__Directions__.
Lines containing the string "this" are to be collected in full.

__Source data__.
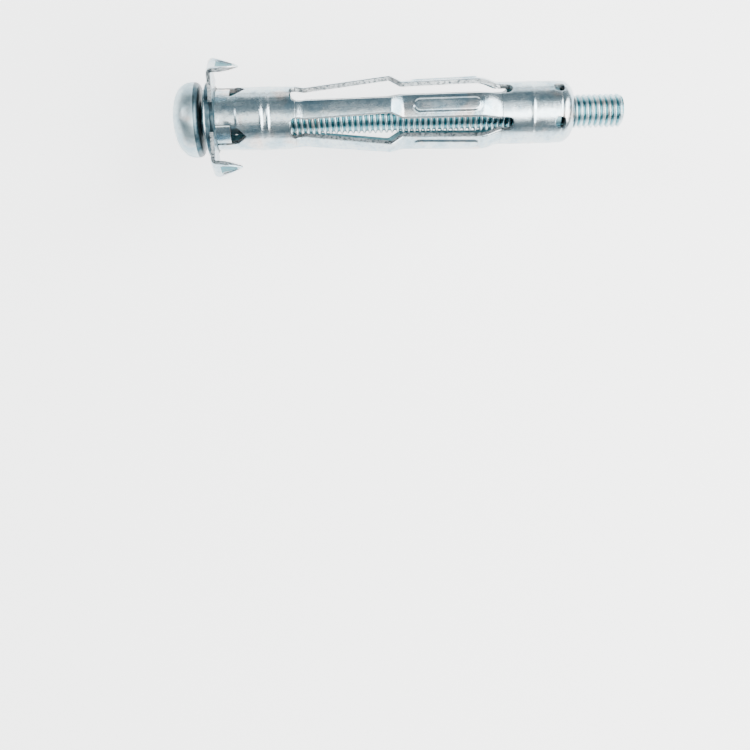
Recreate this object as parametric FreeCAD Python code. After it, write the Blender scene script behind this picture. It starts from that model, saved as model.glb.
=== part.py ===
* * *
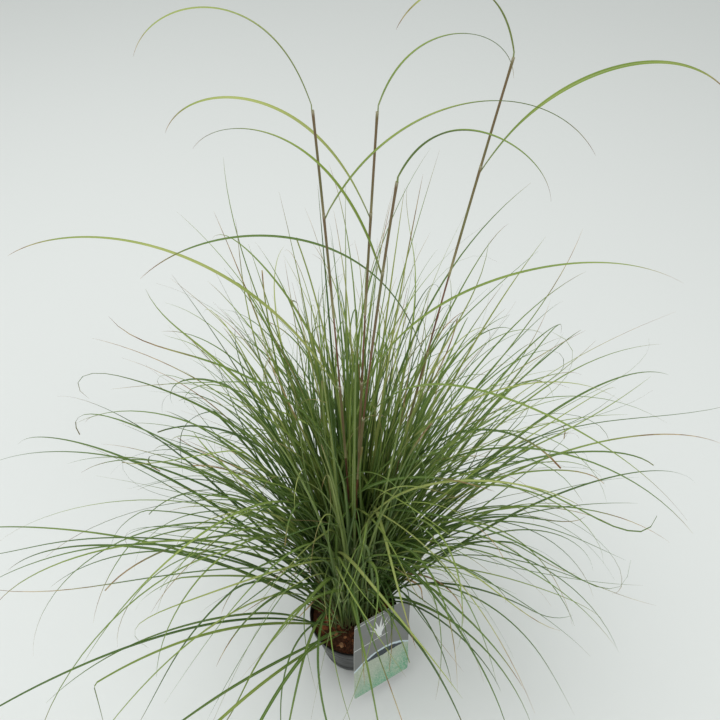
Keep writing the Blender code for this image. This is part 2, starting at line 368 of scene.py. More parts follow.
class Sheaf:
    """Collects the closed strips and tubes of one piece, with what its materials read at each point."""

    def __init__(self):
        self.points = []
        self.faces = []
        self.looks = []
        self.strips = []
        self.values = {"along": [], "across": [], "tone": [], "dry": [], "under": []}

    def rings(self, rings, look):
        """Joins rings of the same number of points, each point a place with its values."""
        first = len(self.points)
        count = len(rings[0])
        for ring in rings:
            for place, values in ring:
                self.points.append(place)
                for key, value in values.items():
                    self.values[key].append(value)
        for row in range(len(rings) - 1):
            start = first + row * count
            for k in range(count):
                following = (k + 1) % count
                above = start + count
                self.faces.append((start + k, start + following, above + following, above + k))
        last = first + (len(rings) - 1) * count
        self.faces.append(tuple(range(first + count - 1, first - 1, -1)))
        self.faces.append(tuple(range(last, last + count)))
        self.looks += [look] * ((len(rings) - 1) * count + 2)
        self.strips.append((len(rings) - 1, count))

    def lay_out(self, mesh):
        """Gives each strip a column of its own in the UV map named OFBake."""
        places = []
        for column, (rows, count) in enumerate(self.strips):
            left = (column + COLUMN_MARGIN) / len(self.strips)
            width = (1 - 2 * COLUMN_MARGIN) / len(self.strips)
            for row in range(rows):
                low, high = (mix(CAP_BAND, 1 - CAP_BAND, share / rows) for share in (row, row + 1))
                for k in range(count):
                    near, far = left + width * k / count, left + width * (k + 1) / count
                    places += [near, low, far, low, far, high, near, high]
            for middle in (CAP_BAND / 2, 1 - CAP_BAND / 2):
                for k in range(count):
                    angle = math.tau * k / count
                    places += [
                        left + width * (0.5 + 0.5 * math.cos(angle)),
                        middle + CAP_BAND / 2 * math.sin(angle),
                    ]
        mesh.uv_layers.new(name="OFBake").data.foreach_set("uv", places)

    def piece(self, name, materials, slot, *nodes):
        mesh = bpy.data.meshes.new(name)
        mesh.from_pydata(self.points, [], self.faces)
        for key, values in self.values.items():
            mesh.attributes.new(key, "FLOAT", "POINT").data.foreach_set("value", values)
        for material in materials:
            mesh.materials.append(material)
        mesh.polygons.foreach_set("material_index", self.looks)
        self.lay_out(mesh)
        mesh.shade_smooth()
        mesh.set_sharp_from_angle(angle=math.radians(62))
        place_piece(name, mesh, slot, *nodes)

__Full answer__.
Recreate this object as parametric FreeCAD Python code. After it, write the Blender scene script behind this picture. It starts from that model, saved as model.glb.
Keep writing the Blender code for this image. This is part 2, starting at line 368 of scene.py. More parts follow.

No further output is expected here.